La glace sur laquelle nous cheminons est plate. Seulement çà et là se rencontrent de petits glaçons entassés par les pressions, plus rarement de larges mamelons ou d'étroites crêtes. Très certainement cette croûte cristalline ne date pas de plus d'un an. A mon grand étonnement, les plaques de «vieille glace» sont rares et isolées. Au campement, impossible de découvrir un glaçon qui ait été exposé à la chaleur de l'été, et qui, par suite, ait perdu toute trace de sel. Pour nous procurer de l'eau, nous avons dû faire fondre de la neige. Lorsque la neige n'est pas granuleuse, sa fusion produit beaucoup moins de liquide que la glace et exige plus de chaleur. Pendant l'été ou l'automne dernier, une vaste zone d'eau libre a dû s'étendre dans cette région.

29 mai.—Hier, pour la première fois, un oiseau en vue, un pétrel arctique (Procellaria glacialis).

Nous partons avec l'espoir d'en avoir terminé avec les crevasses et les canaux qui découpent la banquise. Ah bien oui! à peine en route, les apparences du ciel indiquent l'existence de nouvelles rigoles d'eau libre. Je grimpe en toute hâte au sommet d'un hummock; de là-haut le panorama est absolument décourageant. Au sud, à l'est, à l'ouest, un dédale de canaux se coupant et se recoupant dans tous les sens. Partout la glace est disloquée; suivant toutes probabilités, jusqu'à la terre François-Joseph elle doit être ainsi convulsée.

Maintenant, la banquise n'est plus formée de glace polaire massive et compacte, mais de petits glaçons. Si seulement, nous étions en mars, les froids auraient bientôt consolidé tous ces «champs» en une masse rigide. Toujours j'avais considéré comme de la dernière importance d'atteindre la terre avant la fin de mai, sachant combien la banquise serait morcelée à cette époque, alors que le thermomètre s'élève au-dessus de zéro. Hélas! mes craintes n'étaient que trop fondées. Nous sommes arrivés trop tard ou trop tôt. Dans un mois, cette masse de glace sera complètement disloquée, et à travers ses fissures on pourra naviguer en kayak. Aujourd'hui, impossible d'employer ce mode de locomotion; la «jeune glace» déchirerait les coques de nos frêles embarcations.

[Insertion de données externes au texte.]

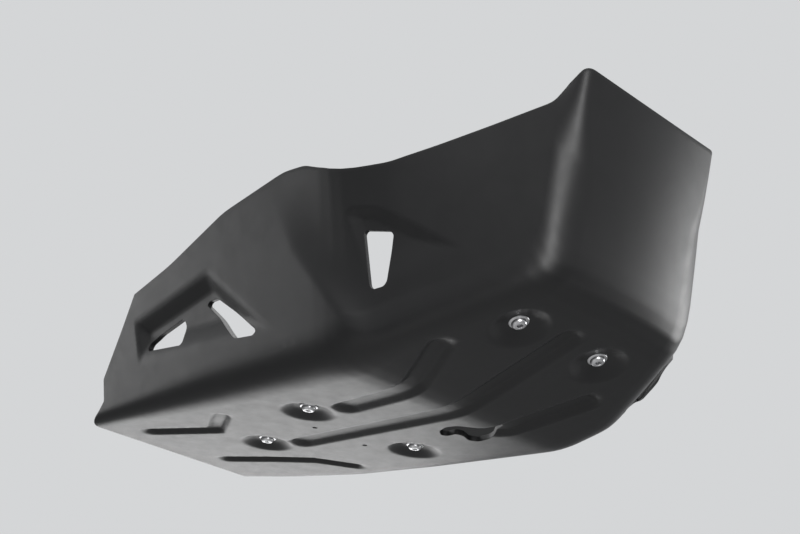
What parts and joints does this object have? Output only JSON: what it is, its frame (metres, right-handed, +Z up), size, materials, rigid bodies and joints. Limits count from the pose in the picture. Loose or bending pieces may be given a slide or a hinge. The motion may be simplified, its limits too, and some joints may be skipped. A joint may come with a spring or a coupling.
{
  "type": "motorcycle engine guard",
  "caption": "Moulded plastic engine guard, a deep trough with a flat ribbed floor, front ramp and wall, vented sides and dished bolt seats with bright button-head bolts.",
  "frame": {"origin": "centre of the bounding box in plan, at the height of the flat underside", "axes": "+X forward, toward the front wheel; +Y the left side of the motorcycle; +Z up, from the underside toward the engine"},
  "size_m": [0.6112, 0.3729, 0.2374],
  "materials": {
    "moulding": "satin, fine grained",
    "bolt_steel": "satin stainless"
  },
  "bodies": {
    "root": {"guard_shell": "moulding", "mounting_bolts": "bolt_steel"}
  },
  "joints": []
}
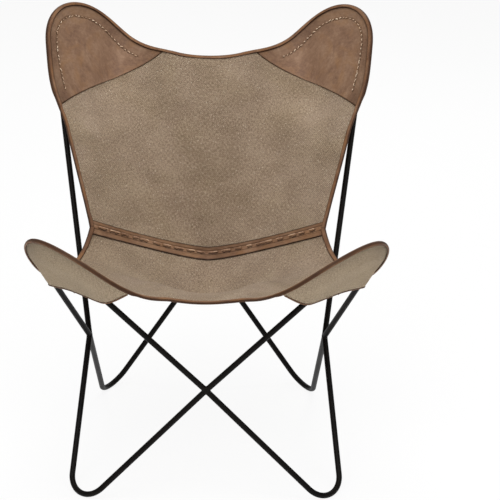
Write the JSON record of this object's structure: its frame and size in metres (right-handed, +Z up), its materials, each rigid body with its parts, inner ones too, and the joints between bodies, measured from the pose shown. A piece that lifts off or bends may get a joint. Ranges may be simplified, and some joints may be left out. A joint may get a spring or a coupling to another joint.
{
  "type": "butterfly sling chair",
  "caption": "Low lounge chair: a crossed bent-rod frame on four floor bends carries a canvas sling with leather corners and a leather waist band.",
  "frame": {"origin": "middle of the bounding box on the floor", "axes": "+Z up, the open front of the seat faces -Y, the sitter's left is +X"},
  "size_m": [0.7412, 0.7778, 0.8869],
  "materials": {
    "frame_rod": "black-brown satin powder coat",
    "canvas": "washed plain-weave cotton canvas",
    "pocket_canvas": "khaki plain-weave cotton canvas",
    "leather": "matt waxed brown leather",
    "binding": "dark brown folded edge leather",
    "thread": "waxed tan thread"
  },
  "bodies": {
    "root": {"left_front_ear_hoop": "frame_rod", "right_front_ear_hoop": "frame_rod", "left_rear_ear_hoop": "frame_rod", "right_rear_ear_hoop": "frame_rod", "left_front_foot_hoop": "frame_rod", "right_front_foot_hoop": "frame_rod", "left_rear_foot_hoop": "frame_rod", "right_rear_foot_hoop": "frame_rod", "front_cross_weld": "frame_rod", "rear_cross_weld": "frame_rod", "left_side_weld": "frame_rod", "right_side_weld": "frame_rod", "back_panel": "canvas", "seat_panel": "canvas", "back_edge_binding": "binding", "seat_edge_binding": "binding", "waist_band": "leather", "waist_band_thread": "thread", "left_top_corner_patch": "leather", "right_top_corner_patch": "leather", "left_top_corner_thread": "thread", "right_top_corner_thread": "thread", "left_rear_pocket": "pocket_canvas", "right_rear_pocket": "pocket_canvas", "left_rear_pocket_piping": "binding", "right_rear_pocket_piping": "binding", "left_front_pocket": "pocket_canvas", "right_front_pocket": "pocket_canvas", "left_front_pocket_piping": "binding", "right_front_pocket_piping": "binding"}
  },
  "joints": []
}
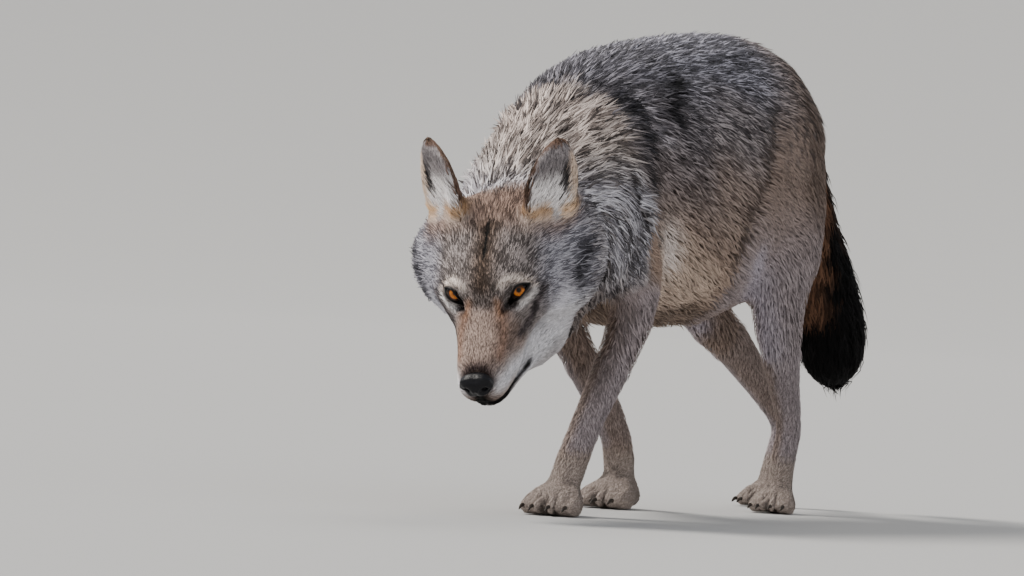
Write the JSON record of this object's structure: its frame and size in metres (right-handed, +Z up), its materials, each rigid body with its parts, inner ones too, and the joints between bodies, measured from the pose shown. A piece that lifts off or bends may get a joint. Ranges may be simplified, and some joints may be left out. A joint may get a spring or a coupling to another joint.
{
  "type": "life-size wolf model",
  "caption": "Still life-size model of a grey wolf in a low walking pose, with its head down and turned towards its left.",
  "frame": {"origin": "on the floor, under the middle of the wolf's overall box", "axes": "+Z up, +X to the wolf's left, +Y towards its tail, so that it faces -Y"},
  "size_m": [0.3062, 1.2822, 0.6751],
  "materials": {
    "coat_body": "long guard hair over woolly underfur, cream and grey with black tips",
    "coat_head": "short peppered grey-brown fur, white at lips and cheeks, rufous beside the muzzle",
    "coat_leg": "short flat taupe fur, paler on the paws",
    "coat_tail": "bushy rufous-brown fur with a black end",
    "coat_ear": "short brown velvet outside, long pale hair inside",
    "eye": "wet amber iris with a black pupil",
    "nose": "moist black pebbled leather",
    "claw": "dark horn"
  },
  "bodies": {
    "root": {"head": "coat_head", "jaw": "coat_head", "neck": "coat_body", "trunk": "coat_body", "tail": "coat_tail", "ear_left": "coat_ear", "eye_left": "eye", "ear_right": "coat_ear", "eye_right": "eye", "nose": "nose", "fore_left_upper": "coat_leg", "fore_left_lower": "coat_leg", "fore_left_paw": "coat_leg", "fore_left_claw_inner": "claw", "fore_left_claw_middle_inner": "claw", "fore_left_claw_middle_outer": "claw", "fore_left_claw_outer": "claw", "fore_right_upper": "coat_leg", "fore_right_lower": "coat_leg", "fore_right_paw": "coat_leg", "fore_right_claw_inner": "claw", "fore_right_claw_middle_inner": "claw", "fore_right_claw_middle_outer": "claw", "fore_right_claw_outer": "claw", "hind_left_upper": "coat_leg", "hind_left_lower": "coat_leg", "hind_left_paw": "coat_leg", "hind_left_claw_inner": "claw", "hind_left_claw_middle_inner": "claw", "hind_left_claw_middle_outer": "claw", "hind_left_claw_outer": "claw", "hind_right_upper": "coat_leg", "hind_right_lower": "coat_leg", "hind_right_paw": "coat_leg", "hind_right_claw_inner": "claw", "hind_right_claw_middle_inner": "claw", "hind_right_claw_middle_outer": "claw", "hind_right_claw_outer": "claw"}
  },
  "joints": []
}
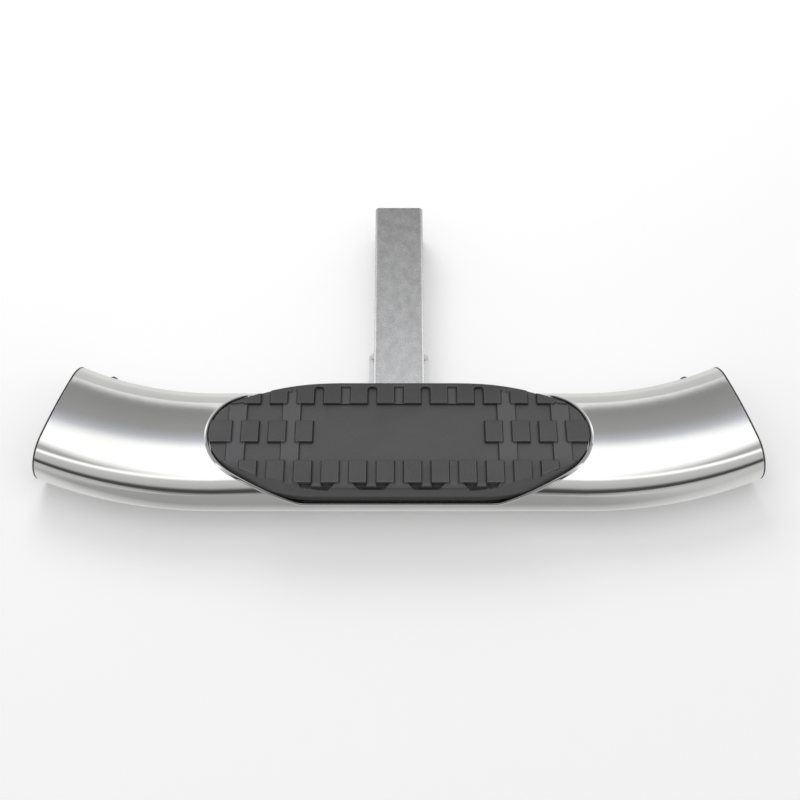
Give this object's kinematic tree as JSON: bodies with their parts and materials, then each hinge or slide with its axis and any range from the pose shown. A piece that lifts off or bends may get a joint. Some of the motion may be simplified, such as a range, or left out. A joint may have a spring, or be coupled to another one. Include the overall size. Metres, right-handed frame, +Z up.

Dans toutes les directions la couleur du ciel annonce la présence de nappes d'eau libre. Que ne donnerais-je pas pour être là-bas! Si la banquise devient encore plus morcelée, nous devrons attendre la débâcle complète; pour cela nos provisions sont-elles suffisantes? C'est douteux.

Je suis tout à coup tiré de ces réflexions par un clapotement bruyant dans le chenal voisin. Une troupe de narvals s'ébat à côté de moi dans une heureuse insouciance. Si j'avais un harpon, je pourrais capturer un de ces cétacés.

Dans la matinée, pendant que nous peinons au milieu des canaux, passe un guillemot grylle (Uria grylle). Un peu plus loin, nous entendons des mugissements de phoques, bientôt même nous découvrons un de ces animaux; malheureusement il se tient hors de portée.

Le gibier commence à se montrer, la situation n'est donc pas désespérée! En avant coûte que coûte!

31 mai.—La glace devient de plus en plus mince.

Hier, aperçu deux phoques (Phoca fœtida), un oiseau, et rencontré les traces d'un ours et de deux oursons. Nous allons donc pouvoir nous ravitailler en viande fraîche.

Pan, le plus vaillant de nos tireurs, doit être sacrifié. La pauvre bête est maintenant épuisée; à son tour de servir de pâture aux survivants qui peuvent encore nous rendre quelques services.

Un terrain presque impraticable, un chaos de blocs nageant au milieu de l'eau. Nous cheminons en sautant de glaçons en glaçons. Si nous étions seuls, cela irait encore; mais, avec nos traîneaux, ces escalades et ces descentes continuelles nous mettent à bout de forces.

Du 82°52′ au 82°19′ la banquise est presque uniquement composée de «jeune glace» épaisse d'environ 0m,80. Sur toute cette distance nous n'avons rencontré que quelques vieux floes et de rares champs de «vieille glace», comme celui sur lequel nous sommes actuellement campés. La mer a donc été libre sur une distance de 33 milles vers le nord, et, dans la direction du sud, cette nappe devait également atteindre une grande étendue.

Pris aujourd'hui une hauteur méridienne; nous serions par 82°21′, et toujours pas trace de terre. De plus en plus cela devient une énigme. Mais patience!